◆ Provided material
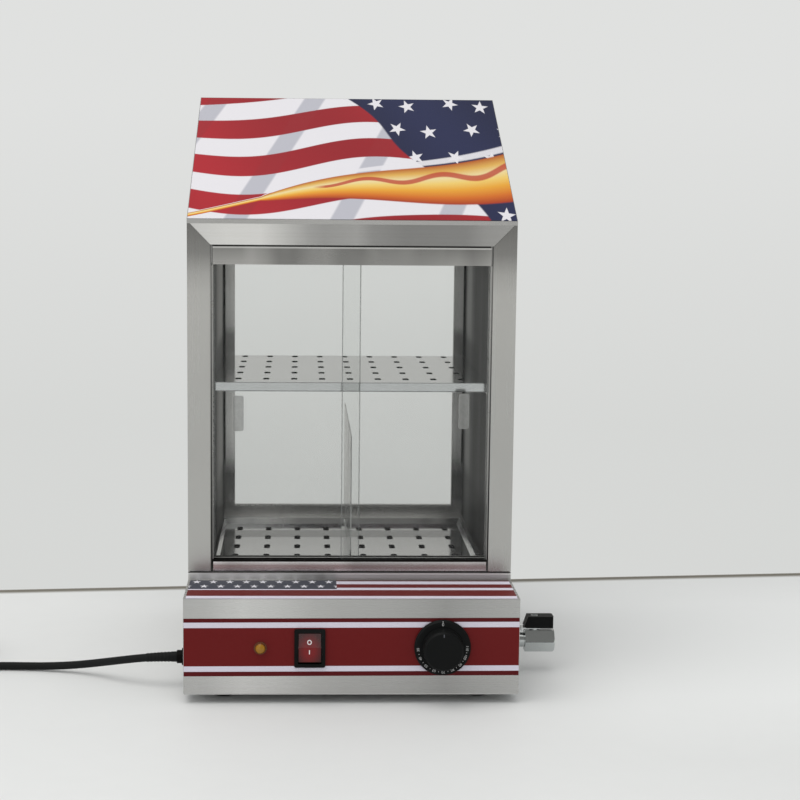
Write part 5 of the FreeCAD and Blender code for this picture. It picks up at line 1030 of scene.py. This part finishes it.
# white print on the dial's skirt
dialPrint = Look(
    x=75.5, z=49.1, face=-4.82, ring=20.35, numbers=range(30, 111, 10), first=184, step=22, height=3.1, thick=0.03,
    dash=(0.35, 1), top=90, zero=(1.25, 20), dot=(0.45, 22.4)
)


def onDial(angle, reach, depth=0.0):
    look = dialPrint
    turn = math.radians(angle)
    spot = place(look.x + reach * math.cos(turn), look.face - depth, look.z + reach * math.sin(turn))
    upright = Matrix.Rotation(math.pi / 2, 4, "X")
    return Matrix.Translation(spot) @ Matrix.Rotation(math.pi / 2 - turn, 4, "Y") @ upright


def addWord(work, word, height, matrix):
    curve = bpy.data.curves.new("dialWord", "FONT")
    curve.body = word
    curve.size = height * mm
    curve.extrude = dialPrint.thick * mm
    curve.align_x = "CENTER"
    curve.align_y = "CENTER"
    mesh = curveMesh(curve)
    mesh.transform(matrix)
    takeMesh(work, mesh)


def makeDialPrint():
    look = dialPrint
    work = bmesh.new()
    thick = 2 * look.thick
    for index, number in enumerate(look.numbers):
        angle = look.first + index * look.step
        addWord(work, str(number), look.height, onDial(angle, look.ring))
        if index:
            addBar(work, (*look.dash, thick), onDial(angle - look.step / 2, look.ring))
    larger, reach = look.zero
    addWord(work, "0", look.height * larger, onDial(look.top, reach))
    radius, reach = look.dot
    bmesh.ops.create_cone(work, cap_ends=True, segments=20, radius1=radius * mm, radius2=radius * mm,
                          depth=thick * mm, matrix=onDial(look.top, reach))
    addMesh("dialNumbers", work, numeralWhite, "knob")


# the dim mark on the grip that points to the scale
capPrint = Look(face=-17, mark=13.6, size=(0.7, 2.6, 0.1), bevel=0.03)


def makePointer():
    work = bmesh.new()
    depth = dialPrint.face - capPrint.face
    addBar(work, capPrint.size, onDial(dialPrint.top, capPrint.mark, depth), capPrint.bevel)
    addMesh("gripMark", work, dimPrint, "knob")


# domed cross-recess heads of the back cover's screws; each ring is its rise and its share of the radius
screwHeads = Look(
    x=(-128, 128), z=(119.2, 238.65, 358.1), back=328, radius=3.5, rings=[(-0.4, 1), (0, 1), (0.22, 0.88),
    (0.4, 0.66), (0.48, 0.4), (0.5, 0.12)], recess=(3.8, 0.12, 0.75), recessPlace=0.49, spin=0.7
)


def makeScrewHeads():
    heads, slots = bmesh.new(), bmesh.new()
    shape = screwHeads
    way = Vector((0, 1, 0))
    for number, (x, z) in enumerate((x, z) for x in shape.x for z in shape.z):
        addRings(heads, [(place(x, shape.back + rise, z), way, shape.radius * share * mm)
                         for rise, share in shape.rings])
        for turn in (0, math.pi / 2):
            spin = Matrix.Rotation(turn + number * shape.spin, 4, "Y")
            spot = place(x, shape.back + shape.recessPlace, z)
            addBar(slots, shape.recess, Matrix.Translation(spot) @ spin)
    addMesh("backScrewHeads", heads, screwSteel, "cabinet", True)
    addMesh("backScrewSlots", slots, blackSatin, "cabinet")


makeDialPrint()
makePointer()
makeScrewHeads()
print("stage: dial print and screw heads")

# amber lens with small facets, painted shadow in a ring round it and a faint painted glow
lensLook = Look(
    x=-76, z=48.2, ring=(3.9, 0.35), facet=4.2, dark=(0.22, 0.095, 0.004), light=(0.35, 0.175, 0.008),
    rim=(0.1, 0.028, 0.008), glow=0.06
)


def makeLens():
    look = lensLook
    finish = Finish("amberLens", Roughness=0.22, Specular_IOR_Level=0.4)
    x, y, z = finish.caseAxes()
    facet = (x * look.facet).sine() * (z * look.facet).sine() * 0.5 + 0.5
    cloud = finish.specks(220.0, 2.0)
    ring = distance(x - look.x, z - look.z).above(*look.ring)
    color = finish.mixed(facet * 0.5 + cloud * 0.5, look.dark, look.light)
    color = finish.mixed(ring, color, look.rim)
    finish.set(Base_Color=color, Emission_Color=color, Emission_Strength=look.glow)
    finish.bump(facet, 0.3, 0.0003)
    return finish.material


def makeFrosted():
    finish = Finish("frostedPlate", Roughness=0.5)
    cloud = finish.specks(300.0, 3.0)
    finish.paint(cloud, (0.25, 0.255, 0.245), (0.31, 0.315, 0.305))
    finish.bump(cloud, 0.2, 0.0002)
    finish.layer(cloud * 0.15 + 0.53, finish.clear(), finish.whole())
    return finish.material


sheets = {
    "casingSteel": ["base_casing"],
    "railSteel": ["front_top_rail"],
    "postSteel": ["front_posts"],
    "sideSteel": ["side_panels", "rear_cover"],
    "plinthSteel": ["plinth"],
    "trackSteel": ["lower_door_track"],
    "roofSteel": ["roof_sheet"],
    "hiddenSteel": ["cabinet_floor", "bottom_plate", "ceiling_panel", "water_tank", "shelf_ledges"],
    "rearSteel": ["rear_frame"],
    "leftLiner": ["liner_walls"],
    "shelfSteel": ["shelf"],
    "traySteel": ["bottom_tray"],
    "dividerSteel": ["divider"],
}
dressing = [(steels[name].material, names) for name, names in sheets.items()] + [
    (makeTrackAluminium(), ["upper_door_track"]),
    (makeJambAluminium(), ["door_jambs"]),
    (makeGlass("leftDoorGlass", 0.012, 0.012, (-117.6, 7.6)), ["left_door_glass"]),
    (makeGlass("rightDoorGlass", 0.012, 0.012, (-7.6, 117.6)), ["right_door_glass"]),
    (makeGlass("rearGlass", 0.02, 0.09), ["rear_glass"]),
    (makeFrosted(), ["left_door_plate", "right_door_plate"]),
    (makeRunner(), ["door_runner"]),
    (blackSatin, ["lamp_body", "gland_nut", "cable_gland"]),
    (footRubber, ["rubber_feet"]),
    (sealRubber, ["seals"]),
    (screwSteel, ["feet_screws", "panel_screws", "thermostat_screws"]),
    (dullSteel, ["heating_element", "thermostat_bulb", "thermostat_spindle", "thermal_cutout"]),
    (platedBrass, ["valve_body", "valve_outlet", "valve_ball", "valve_stem", "valve_stop_plate", "lever_nut",
                   "drain_locknut", "element_nuts"]),
    (blackGloss, ["valve_lever", "knob_skirt", "knob_cap", "switch_housing"]),
    (makeRockerFinish(), ["switch_rocker"]),
    (makeLens(), ["lamp_lens"]),
    (ivoryPlastic, ["terminal_block", "thermostat_body"]),
    (redWire, ["wiring"]),
    (makeRoofPrint(), ["roof_decal"]),
    (makeBasePrint(), ["base_decals"]),
    (cordRubber, ["power_cord", "cord_coil", "power_plug"]),
]
for material, names in dressing:
    for name in names:
        mesh = nodes[name].data
        if mesh.materials:
            for index in range(len(mesh.materials)):
                mesh.materials[index] = material
        else:
            mesh.materials.append(material)
print("stage: materials on the nodes")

◆ Exercise
Output every line above without altering anything.

◆ Exercise result
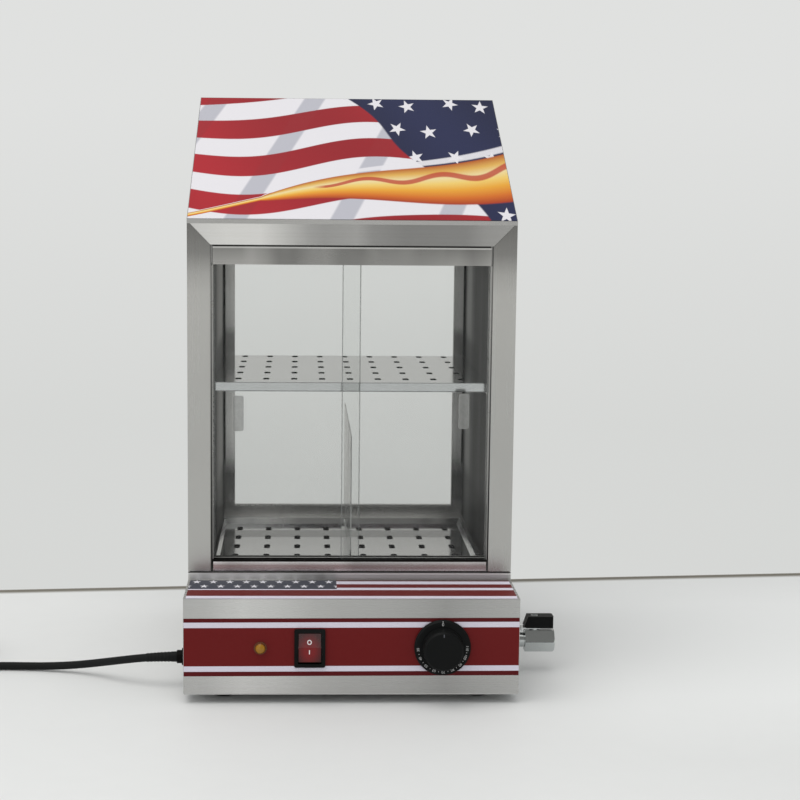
Write part 5 of the FreeCAD and Blender code for this picture. It picks up at line 1030 of scene.py. This part finishes it.
# white print on the dial's skirt
dialPrint = Look(
    x=75.5, z=49.1, face=-4.82, ring=20.35, numbers=range(30, 111, 10), first=184, step=22, height=3.1, thick=0.03,
    dash=(0.35, 1), top=90, zero=(1.25, 20), dot=(0.45, 22.4)
)


def onDial(angle, reach, depth=0.0):
    look = dialPrint
    turn = math.radians(angle)
    spot = place(look.x + reach * math.cos(turn), look.face - depth, look.z + reach * math.sin(turn))
    upright = Matrix.Rotation(math.pi / 2, 4, "X")
    return Matrix.Translation(spot) @ Matrix.Rotation(math.pi / 2 - turn, 4, "Y") @ upright


def addWord(work, word, height, matrix):
    curve = bpy.data.curves.new("dialWord", "FONT")
    curve.body = word
    curve.size = height * mm
    curve.extrude = dialPrint.thick * mm
    curve.align_x = "CENTER"
    curve.align_y = "CENTER"
    mesh = curveMesh(curve)
    mesh.transform(matrix)
    takeMesh(work, mesh)


def makeDialPrint():
    look = dialPrint
    work = bmesh.new()
    thick = 2 * look.thick
    for index, number in enumerate(look.numbers):
        angle = look.first + index * look.step
        addWord(work, str(number), look.height, onDial(angle, look.ring))
        if index:
            addBar(work, (*look.dash, thick), onDial(angle - look.step / 2, look.ring))
    larger, reach = look.zero
    addWord(work, "0", look.height * larger, onDial(look.top, reach))
    radius, reach = look.dot
    bmesh.ops.create_cone(work, cap_ends=True, segments=20, radius1=radius * mm, radius2=radius * mm,
                          depth=thick * mm, matrix=onDial(look.top, reach))
    addMesh("dialNumbers", work, numeralWhite, "knob")


# the dim mark on the grip that points to the scale
capPrint = Look(face=-17, mark=13.6, size=(0.7, 2.6, 0.1), bevel=0.03)


def makePointer():
    work = bmesh.new()
    depth = dialPrint.face - capPrint.face
    addBar(work, capPrint.size, onDial(dialPrint.top, capPrint.mark, depth), capPrint.bevel)
    addMesh("gripMark", work, dimPrint, "knob")


# domed cross-recess heads of the back cover's screws; each ring is its rise and its share of the radius
screwHeads = Look(
    x=(-128, 128), z=(119.2, 238.65, 358.1), back=328, radius=3.5, rings=[(-0.4, 1), (0, 1), (0.22, 0.88),
    (0.4, 0.66), (0.48, 0.4), (0.5, 0.12)], recess=(3.8, 0.12, 0.75), recessPlace=0.49, spin=0.7
)


def makeScrewHeads():
    heads, slots = bmesh.new(), bmesh.new()
    shape = screwHeads
    way = Vector((0, 1, 0))
    for number, (x, z) in enumerate((x, z) for x in shape.x for z in shape.z):
        addRings(heads, [(place(x, shape.back + rise, z), way, shape.radius * share * mm)
                         for rise, share in shape.rings])
        for turn in (0, math.pi / 2):
            spin = Matrix.Rotation(turn + number * shape.spin, 4, "Y")
            spot = place(x, shape.back + shape.recessPlace, z)
            addBar(slots, shape.recess, Matrix.Translation(spot) @ spin)
    addMesh("backScrewHeads", heads, screwSteel, "cabinet", True)
    addMesh("backScrewSlots", slots, blackSatin, "cabinet")


makeDialPrint()
makePointer()
makeScrewHeads()
print("stage: dial print and screw heads")

# amber lens with small facets, painted shadow in a ring round it and a faint painted glow
lensLook = Look(
    x=-76, z=48.2, ring=(3.9, 0.35), facet=4.2, dark=(0.22, 0.095, 0.004), light=(0.35, 0.175, 0.008),
    rim=(0.1, 0.028, 0.008), glow=0.06
)


def makeLens():
    look = lensLook
    finish = Finish("amberLens", Roughness=0.22, Specular_IOR_Level=0.4)
    x, y, z = finish.caseAxes()
    facet = (x * look.facet).sine() * (z * look.facet).sine() * 0.5 + 0.5
    cloud = finish.specks(220.0, 2.0)
    ring = distance(x - look.x, z - look.z).above(*look.ring)
    color = finish.mixed(facet * 0.5 + cloud * 0.5, look.dark, look.light)
    color = finish.mixed(ring, color, look.rim)
    finish.set(Base_Color=color, Emission_Color=color, Emission_Strength=look.glow)
    finish.bump(facet, 0.3, 0.0003)
    return finish.material


def makeFrosted():
    finish = Finish("frostedPlate", Roughness=0.5)
    cloud = finish.specks(300.0, 3.0)
    finish.paint(cloud, (0.25, 0.255, 0.245), (0.31, 0.315, 0.305))
    finish.bump(cloud, 0.2, 0.0002)
    finish.layer(cloud * 0.15 + 0.53, finish.clear(), finish.whole())
    return finish.material


sheets = {
    "casingSteel": ["base_casing"],
    "railSteel": ["front_top_rail"],
    "postSteel": ["front_posts"],
    "sideSteel": ["side_panels", "rear_cover"],
    "plinthSteel": ["plinth"],
    "trackSteel": ["lower_door_track"],
    "roofSteel": ["roof_sheet"],
    "hiddenSteel": ["cabinet_floor", "bottom_plate", "ceiling_panel", "water_tank", "shelf_ledges"],
    "rearSteel": ["rear_frame"],
    "leftLiner": ["liner_walls"],
    "shelfSteel": ["shelf"],
    "traySteel": ["bottom_tray"],
    "dividerSteel": ["divider"],
}
dressing = [(steels[name].material, names) for name, names in sheets.items()] + [
    (makeTrackAluminium(), ["upper_door_track"]),
    (makeJambAluminium(), ["door_jambs"]),
    (makeGlass("leftDoorGlass", 0.012, 0.012, (-117.6, 7.6)), ["left_door_glass"]),
    (makeGlass("rightDoorGlass", 0.012, 0.012, (-7.6, 117.6)), ["right_door_glass"]),
    (makeGlass("rearGlass", 0.02, 0.09), ["rear_glass"]),
    (makeFrosted(), ["left_door_plate", "right_door_plate"]),
    (makeRunner(), ["door_runner"]),
    (blackSatin, ["lamp_body", "gland_nut", "cable_gland"]),
    (footRubber, ["rubber_feet"]),
    (sealRubber, ["seals"]),
    (screwSteel, ["feet_screws", "panel_screws", "thermostat_screws"]),
    (dullSteel, ["heating_element", "thermostat_bulb", "thermostat_spindle", "thermal_cutout"]),
    (platedBrass, ["valve_body", "valve_outlet", "valve_ball", "valve_stem", "valve_stop_plate", "lever_nut",
                   "drain_locknut", "element_nuts"]),
    (blackGloss, ["valve_lever", "knob_skirt", "knob_cap", "switch_housing"]),
    (makeRockerFinish(), ["switch_rocker"]),
    (makeLens(), ["lamp_lens"]),
    (ivoryPlastic, ["terminal_block", "thermostat_body"]),
    (redWire, ["wiring"]),
    (makeRoofPrint(), ["roof_decal"]),
    (makeBasePrint(), ["base_decals"]),
    (cordRubber, ["power_cord", "cord_coil", "power_plug"]),
]
for material, names in dressing:
    for name in names:
        mesh = nodes[name].data
        if mesh.materials:
            for index in range(len(mesh.materials)):
                mesh.materials[index] = material
        else:
            mesh.materials.append(material)
print("stage: materials on the nodes")